Like I say, it's semi-optional. I bet that most of the time when you do it, you do it because you OBVIOUSLY do it.
7. On 2006-09-27, John Harper said:
This thread makes me happy.
I know all about the sub-optimal Fate burnin'. When I play, I am a Fate burnin' machine. I have yet to win a game of Agon, and my heroes usually die forgotten and alone.
So... yeah.
8. On 2006-09-28, Vincent said:
Makes me want to play it totally, unflinchingly stingy. Like screw you, fate, come and GET me stingy.
9. On 2006-09-28, Ben Lehman said:
Wouldn't that be Ulysses? And look what happened to him.
yrs—
—Ben
10. On 2006-09-28, Vincent said:
Yeah!
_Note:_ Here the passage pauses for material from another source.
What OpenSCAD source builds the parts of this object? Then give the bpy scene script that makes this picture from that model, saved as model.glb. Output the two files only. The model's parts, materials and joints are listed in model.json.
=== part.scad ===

We still remember his name!
Bring it ON, fate.
11. On 2006-09-28, Marhault said:
Don't tempt Fate, Vincent.
12. On 2006-09-28, Meguey said:
The fickle finger of Fate might flip you off, and then you'd be fucked.
(alliterative moment. over now. sorry.)
13. On 2006-09-28, Roger said:
There is no happiness where there is no wisdom;
No wisdom but in submission to the gods.
—Sophocles, "Antigone"
14. On 2006-09-28, John Harper said:
Stingy! Yes. I don't need to spend Fate! Ever! Even when the other heroes do it and steal the Glory that should have been mine. NOT EVEN THEN. I am a rock. Rock, I say!
Fate smiles.
15. On 2006-09-28, James Nostack said:
Hey, speaking of all this stuff: does Agon have rules for hubris and tragic flaws, and things of that nature, like the Greek chorus? Because that would be cool.
PS. And also, a rule for someone saying every two seconds, "Yes, Socrates, that must be true"? Because that's about all I remember from Greek drama.
16. On 2006-09-29, Ben Lehman said:
Yes, Roger, and see how wonderfully that worked out for Antigone in the play.
Sorry, you pushed a pet peeve of mine, which is when people attribute the quotes of fictional characters to the authors, even when those fictional characters are clearly intended to be WRONG.
Ulysses, on the other hand, *hot damn* He starts out as, basically this random nobody, one of the many second fiddles to Achilles, and sits around for the whole Trojan war doing basically nothing. But then afterwards, suddenly, he's the only guy with any Fate left ...
yrs—
—Ben
17. On 2006-10-02, Sydney Freedberg said:
Tom: If that's the case, then your last sentence could just as easily be re-written as: "You play the game to find out how far your Hero can get before bad die rolls bring him down". In that sense, it doesn't seem terribly revolutionary. The same could be said for D&D.
Vincent: that's not what I'm saying. Fate in Agon accumulates steadily, plus there's some semi-optional additional accumulation if you feel like dodging some consequences. It's when your fate goes off the top of the scale that your guy dies.You hasten your demise, but you get to be more effective until then.
Having never played Agon, I must quiver with glee as I point out: It's all about the feedback loops.
In D&D, the longer you avoid the bad die rolls taking you down, the less likely it is that any one bad die roll will take you down, which means the longer you can go avoiding bad die rolls taking you down. It's a positive feedback loop as you level up and get more powerful. At the real-human-being-playing level, which is (lumpley principle/Big Model) all that really matters, what you get is only one incentive: get stronger, live longer. No dilemma.
In Agon, apparently, it's a complex kind of negative feedback loop, with Fate expenditure having only beneficial effects in the short run but leading to catastrophic collapse in the long run—which means you have conflicting incentives and are torn between "I want this thing right now" and "I want these other things later on." That's a dilemma.
I think dilemmas—choices for the real person playing about things the real person cares about, even if it's only game points of some kind of fictional characters, and where a best-of-both-worlds solution cannot be easily optimized—are the heart of both "gamist" and "narrativist" play (ugly terms that they are). I suspect they're simply in the way for "simulationist" (ugh) aka "celebratory" play, where they keep forcing the focus back on the real person and forcing stop-and-think choices, when the point of this style of play is to focus on the fictional world and characters for their own sake and immerse so smoothly you never have to "break character" and think "what next?"
18. On 2006-10-02, Vincent said:
Well...
I agree up to your final paragraph. Stop-and-think choices are a technique, not a strong indicator of creative agenda.
I can't speak to the variety in gamist play, but if you asked me, I'd estimate that at least a third, maybe more of my narrativist play has been wholly absent character-breaking decision making in play. I'd also estimate that at least a third of my simulationist play has included character-breaking decision making. (Most common: "we're all working together as a group despite the fact that there's no earthly in-character reason for it.")
So you're talking about trends in design, not about anything essential to the creative agendas.
19. On 2006-10-03, Roger said:
(This is pseudo-Marginalia for Ben; everyone else can probably safely ignore it.)
Ben, I'm totally with you on the pet peeve. Bugs me too.
However, I've reason to think that the Greeks, by and large, generally really did feel that way about fate and destiny.
But I'm no scholar on the subject, and it probably doesn't really help Agon one way or the other, so I'm willing to mostly smile and nod and let it go away if you are.